> Data section:
= = = =

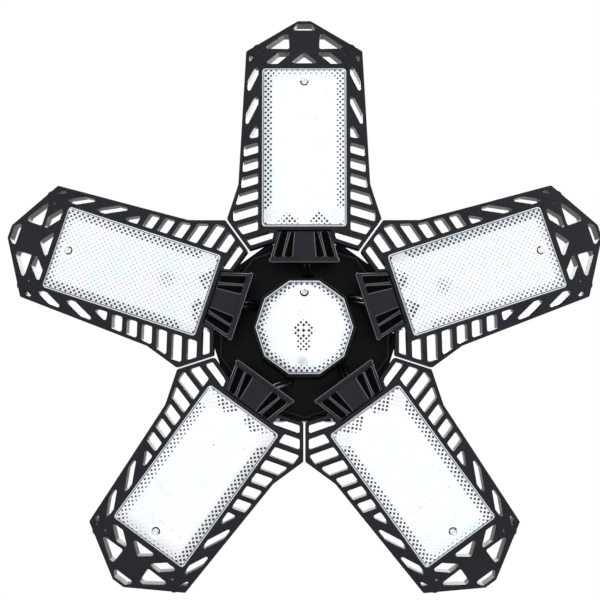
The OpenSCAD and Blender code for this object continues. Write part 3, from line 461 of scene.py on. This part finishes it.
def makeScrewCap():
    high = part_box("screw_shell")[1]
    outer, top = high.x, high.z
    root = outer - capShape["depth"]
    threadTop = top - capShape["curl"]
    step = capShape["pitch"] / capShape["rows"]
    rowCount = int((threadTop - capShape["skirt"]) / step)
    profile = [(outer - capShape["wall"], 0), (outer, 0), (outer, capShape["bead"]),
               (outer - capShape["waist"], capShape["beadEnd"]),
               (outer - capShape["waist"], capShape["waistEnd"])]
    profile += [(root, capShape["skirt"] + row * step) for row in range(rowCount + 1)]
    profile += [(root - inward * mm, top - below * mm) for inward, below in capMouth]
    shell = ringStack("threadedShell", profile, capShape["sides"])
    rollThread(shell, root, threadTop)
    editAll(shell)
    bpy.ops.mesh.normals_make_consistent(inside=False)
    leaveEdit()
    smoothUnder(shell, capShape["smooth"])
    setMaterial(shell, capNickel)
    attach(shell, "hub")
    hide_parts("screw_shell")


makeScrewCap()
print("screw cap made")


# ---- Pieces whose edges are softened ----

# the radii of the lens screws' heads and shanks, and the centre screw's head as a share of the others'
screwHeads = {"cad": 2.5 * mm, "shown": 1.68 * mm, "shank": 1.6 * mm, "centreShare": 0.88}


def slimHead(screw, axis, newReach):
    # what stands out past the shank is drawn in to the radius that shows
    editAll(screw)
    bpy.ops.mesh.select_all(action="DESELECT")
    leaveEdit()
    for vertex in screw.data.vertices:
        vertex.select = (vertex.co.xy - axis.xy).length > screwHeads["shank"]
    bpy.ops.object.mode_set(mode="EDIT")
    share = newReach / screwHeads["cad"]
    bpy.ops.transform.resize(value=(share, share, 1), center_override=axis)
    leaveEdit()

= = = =

> Stated exercise:
Copy out the material above in its entirety. Every detail must match.

> Output:
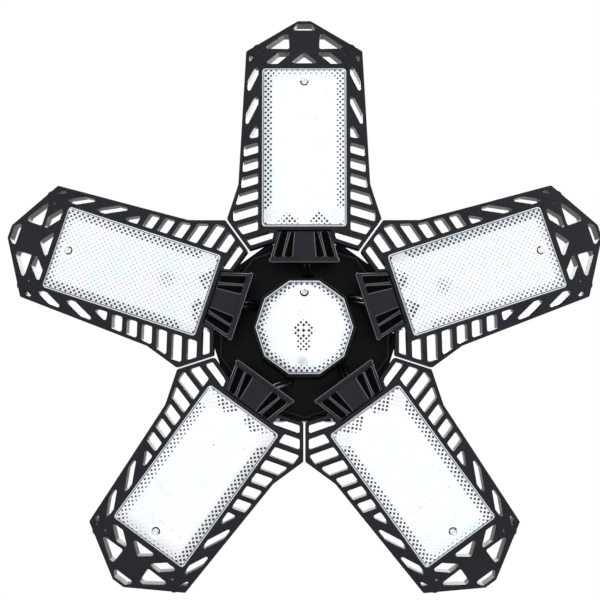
The OpenSCAD and Blender code for this object continues. Write part 3, from line 461 of scene.py on. This part finishes it.
def makeScrewCap():
    high = part_box("screw_shell")[1]
    outer, top = high.x, high.z
    root = outer - capShape["depth"]
    threadTop = top - capShape["curl"]
    step = capShape["pitch"] / capShape["rows"]
    rowCount = int((threadTop - capShape["skirt"]) / step)
    profile = [(outer - capShape["wall"], 0), (outer, 0), (outer, capShape["bead"]),
               (outer - capShape["waist"], capShape["beadEnd"]),
               (outer - capShape["waist"], capShape["waistEnd"])]
    profile += [(root, capShape["skirt"] + row * step) for row in range(rowCount + 1)]
    profile += [(root - inward * mm, top - below * mm) for inward, below in capMouth]
    shell = ringStack("threadedShell", profile, capShape["sides"])
    rollThread(shell, root, threadTop)
    editAll(shell)
    bpy.ops.mesh.normals_make_consistent(inside=False)
    leaveEdit()
    smoothUnder(shell, capShape["smooth"])
    setMaterial(shell, capNickel)
    attach(shell, "hub")
    hide_parts("screw_shell")


makeScrewCap()
print("screw cap made")


# ---- Pieces whose edges are softened ----

# the radii of the lens screws' heads and shanks, and the centre screw's head as a share of the others'
screwHeads = {"cad": 2.5 * mm, "shown": 1.68 * mm, "shank": 1.6 * mm, "centreShare": 0.88}


def slimHead(screw, axis, newReach):
    # what stands out past the shank is drawn in to the radius that shows
    editAll(screw)
    bpy.ops.mesh.select_all(action="DESELECT")
    leaveEdit()
    for vertex in screw.data.vertices:
        vertex.select = (vertex.co.xy - axis.xy).length > screwHeads["shank"]
    bpy.ops.object.mode_set(mode="EDIT")
    share = newReach / screwHeads["cad"]
    bpy.ops.transform.resize(value=(share, share, 1), center_override=axis)
    leaveEdit()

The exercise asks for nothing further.